Errors in Function Composition
Function composition is a more advanced type of input substitution that involves substituting one function into another. A common mistake here is confusing the order of composition. Remember that (f ∘ g)(x) means f(g(x)), which is different from (g ∘ f)(x), which means g(f(x)). Substituting the functions in the wrong order will result in a different composite function. To avoid this, always pay close attention to the order of the functions in the composition notation and substitute accordingly. Another potential error in function composition is simplifying the composite function incorrectly. After substituting one function into another, you need to simplify the resulting expression by expanding, combining like terms, and applying any relevant algebraic rules. This simplification process can be complex, and errors can easily occur if you’re not careful. Always double-check your simplification steps to ensure that you have arrived at the correct final expression.
Conclusion
Mastering binomial operations and function input substitutions is essential for success in pre-calculus and beyond. These concepts form the foundation for more advanced mathematical topics, and a solid understanding of them will significantly enhance your problem-solving skills. Throughout this article, we have explored various techniques for performing binomial operations, including the binomial theorem, and delved into the intricacies of function input substitutions, including function composition and advanced substitution methods. We have also examined common mistakes to avoid, providing strategies to improve accuracy and prevent errors.

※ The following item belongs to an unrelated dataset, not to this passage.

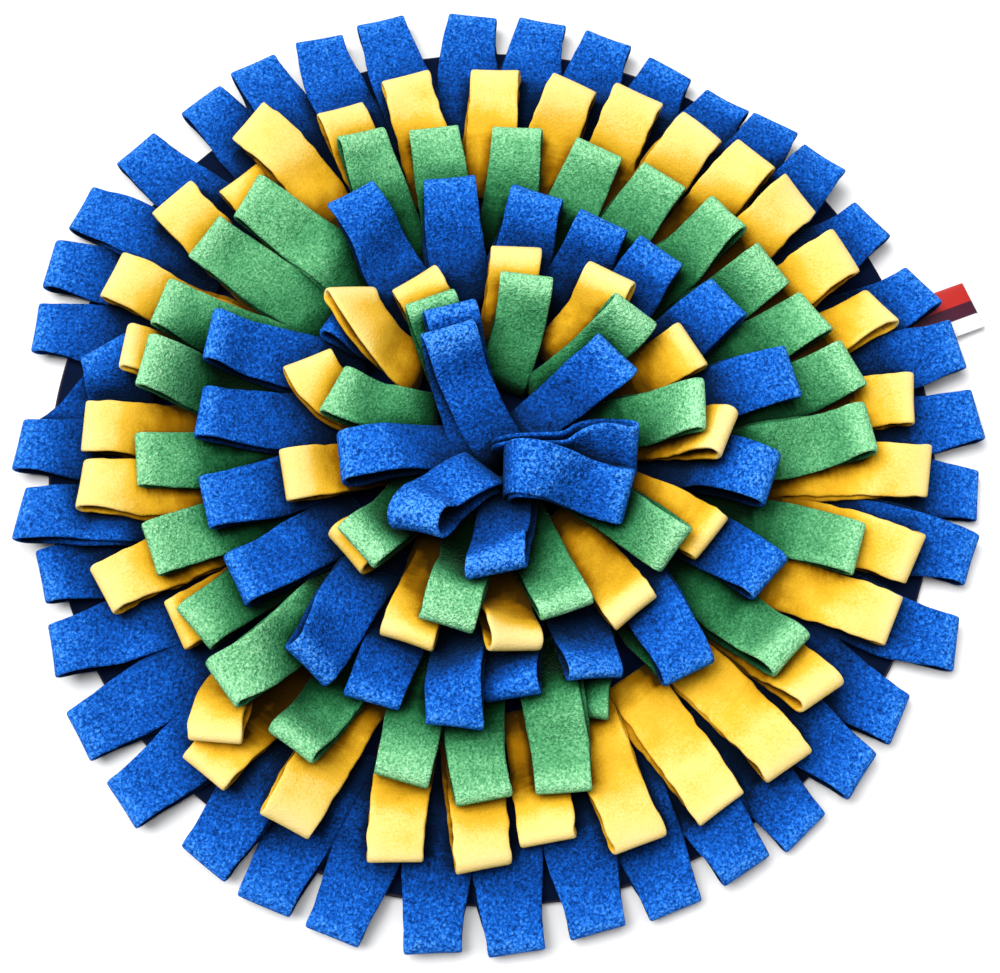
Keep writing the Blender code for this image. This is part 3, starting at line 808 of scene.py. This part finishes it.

By diligently practicing the methods and techniques discussed in this article, you can build a strong foundation in pre-calculus and prepare yourself for future mathematical challenges. Remember that mathematics is a cumulative subject, and each concept builds upon the previous ones. Therefore, mastering the fundamentals is crucial for long-term success. Keep practicing, reviewing, and applying these concepts to various problems, and you will undoubtedly excel in your mathematical journey.